The extended COCON obligations apply to all firms subject to the Senior Managers and Certification Regime — including banks, insurers, asset managers, hedge funds, pension providers, and most other FCA-authorised firms. The September 2026 expansion brings non-bank SMCR firms fully into scope for the first time, meaning the vast majority of regulated UK financial services businesses are now covered.

Does conduct outside of work count as non-financial misconduct under COCON?

It can. The FCA’s guidance under PS25/23 sets out that conduct is work-related — and therefore potentially within COCON scope — where it occurs at firm or client organised events outside working hours, or where private social media posts are directed at and offensive to colleagues.
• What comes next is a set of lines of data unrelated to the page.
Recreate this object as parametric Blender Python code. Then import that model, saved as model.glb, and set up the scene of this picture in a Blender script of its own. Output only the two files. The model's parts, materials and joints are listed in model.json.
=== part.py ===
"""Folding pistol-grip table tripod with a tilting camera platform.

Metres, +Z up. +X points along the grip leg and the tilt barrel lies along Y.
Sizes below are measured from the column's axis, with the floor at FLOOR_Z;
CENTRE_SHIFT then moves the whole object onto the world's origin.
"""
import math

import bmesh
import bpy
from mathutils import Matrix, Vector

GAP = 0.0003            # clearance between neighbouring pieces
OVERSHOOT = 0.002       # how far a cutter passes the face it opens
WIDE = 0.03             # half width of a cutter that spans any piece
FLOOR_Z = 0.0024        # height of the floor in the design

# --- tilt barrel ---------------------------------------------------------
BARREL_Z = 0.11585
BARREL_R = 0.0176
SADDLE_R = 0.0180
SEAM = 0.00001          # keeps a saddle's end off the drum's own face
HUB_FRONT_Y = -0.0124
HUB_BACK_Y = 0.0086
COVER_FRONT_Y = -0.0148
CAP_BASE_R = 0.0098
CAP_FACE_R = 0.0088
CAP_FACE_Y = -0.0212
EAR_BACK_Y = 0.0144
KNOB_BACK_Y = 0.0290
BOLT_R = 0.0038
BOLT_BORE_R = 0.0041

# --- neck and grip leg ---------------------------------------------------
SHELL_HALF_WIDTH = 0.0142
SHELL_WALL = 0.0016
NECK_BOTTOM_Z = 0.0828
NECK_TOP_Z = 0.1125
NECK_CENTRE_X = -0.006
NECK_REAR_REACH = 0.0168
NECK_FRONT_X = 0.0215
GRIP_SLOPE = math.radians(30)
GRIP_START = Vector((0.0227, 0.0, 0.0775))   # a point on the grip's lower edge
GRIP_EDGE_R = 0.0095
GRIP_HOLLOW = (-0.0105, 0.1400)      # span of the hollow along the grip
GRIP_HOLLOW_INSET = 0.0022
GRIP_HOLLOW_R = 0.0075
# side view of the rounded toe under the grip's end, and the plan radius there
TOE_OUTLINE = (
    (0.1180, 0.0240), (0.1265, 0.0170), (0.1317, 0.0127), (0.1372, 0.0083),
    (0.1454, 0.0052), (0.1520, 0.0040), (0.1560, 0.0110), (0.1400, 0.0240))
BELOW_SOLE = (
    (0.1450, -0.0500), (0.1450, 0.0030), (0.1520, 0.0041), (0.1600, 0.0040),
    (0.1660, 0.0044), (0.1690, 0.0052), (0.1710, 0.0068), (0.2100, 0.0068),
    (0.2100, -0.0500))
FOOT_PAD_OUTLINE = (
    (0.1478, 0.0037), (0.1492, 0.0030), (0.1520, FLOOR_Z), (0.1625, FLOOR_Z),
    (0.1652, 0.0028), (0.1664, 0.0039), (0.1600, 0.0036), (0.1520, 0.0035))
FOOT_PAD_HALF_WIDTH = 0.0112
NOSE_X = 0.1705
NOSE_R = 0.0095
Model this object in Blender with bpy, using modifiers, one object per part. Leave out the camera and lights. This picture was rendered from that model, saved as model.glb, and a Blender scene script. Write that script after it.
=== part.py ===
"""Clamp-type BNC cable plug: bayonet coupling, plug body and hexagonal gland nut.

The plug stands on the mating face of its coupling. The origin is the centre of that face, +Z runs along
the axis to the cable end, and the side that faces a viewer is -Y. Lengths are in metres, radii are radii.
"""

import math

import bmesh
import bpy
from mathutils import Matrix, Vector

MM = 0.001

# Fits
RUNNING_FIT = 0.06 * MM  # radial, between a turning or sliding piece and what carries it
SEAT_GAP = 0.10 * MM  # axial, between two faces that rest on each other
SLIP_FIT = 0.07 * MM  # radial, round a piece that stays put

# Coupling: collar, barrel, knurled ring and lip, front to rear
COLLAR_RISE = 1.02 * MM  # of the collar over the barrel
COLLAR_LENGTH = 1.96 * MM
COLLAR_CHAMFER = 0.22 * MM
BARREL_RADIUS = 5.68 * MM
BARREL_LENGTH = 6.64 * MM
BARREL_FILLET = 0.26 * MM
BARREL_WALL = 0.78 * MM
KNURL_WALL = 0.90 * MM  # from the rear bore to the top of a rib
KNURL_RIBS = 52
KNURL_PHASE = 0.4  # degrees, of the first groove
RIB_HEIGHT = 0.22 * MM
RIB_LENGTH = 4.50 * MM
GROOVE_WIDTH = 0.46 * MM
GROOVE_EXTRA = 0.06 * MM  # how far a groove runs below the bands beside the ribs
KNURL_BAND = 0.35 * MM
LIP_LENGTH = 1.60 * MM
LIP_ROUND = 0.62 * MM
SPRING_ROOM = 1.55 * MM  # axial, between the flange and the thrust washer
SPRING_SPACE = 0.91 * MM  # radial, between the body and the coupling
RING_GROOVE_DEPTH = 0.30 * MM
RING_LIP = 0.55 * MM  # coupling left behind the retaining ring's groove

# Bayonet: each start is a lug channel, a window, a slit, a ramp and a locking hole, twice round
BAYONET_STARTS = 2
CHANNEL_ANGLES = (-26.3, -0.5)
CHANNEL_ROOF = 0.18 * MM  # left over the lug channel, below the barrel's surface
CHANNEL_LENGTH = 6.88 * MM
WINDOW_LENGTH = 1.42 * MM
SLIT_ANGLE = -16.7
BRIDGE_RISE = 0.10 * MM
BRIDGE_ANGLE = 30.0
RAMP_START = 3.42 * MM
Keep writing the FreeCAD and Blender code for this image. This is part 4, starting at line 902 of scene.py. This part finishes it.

Even where conduct is genuinely outside any work connection and does not trigger a COCON breach, it may still be relevant to the firm’s assessment of fitness and propriety under FIT for senior or certified individuals.

What must senior managers do personally to comply with the new rules?

Senior managers must ensure that the parts of the business for which they hold responsibility have adequate processes to identify, escalate, investigate, and report serious misconduct. They must also ensure that their own conduct — including how they respond when they become aware of allegations against those they supervise — meets the COCON standards of integrity and compliance. Passivity in the face of known misconduct is itself a potential conduct breach under the regime.

How is non-financial misconduct different from financial misconduct under FCA rules?

Financial misconduct typically involves market abuse, dishonesty, or breaches of specific prudential or conduct-of-business rules in the course of regulated activities. Non-financial misconduct covers behaviour such as bullying, harassment, discrimination, and violence that is not directly connected to financial activities but is serious enough — and sufficiently work-related — to undermine the integrity of the individual or the firm’s culture. From September 2026, both categories sit within the same COCON framework and can result in the same range of regulatory consequences.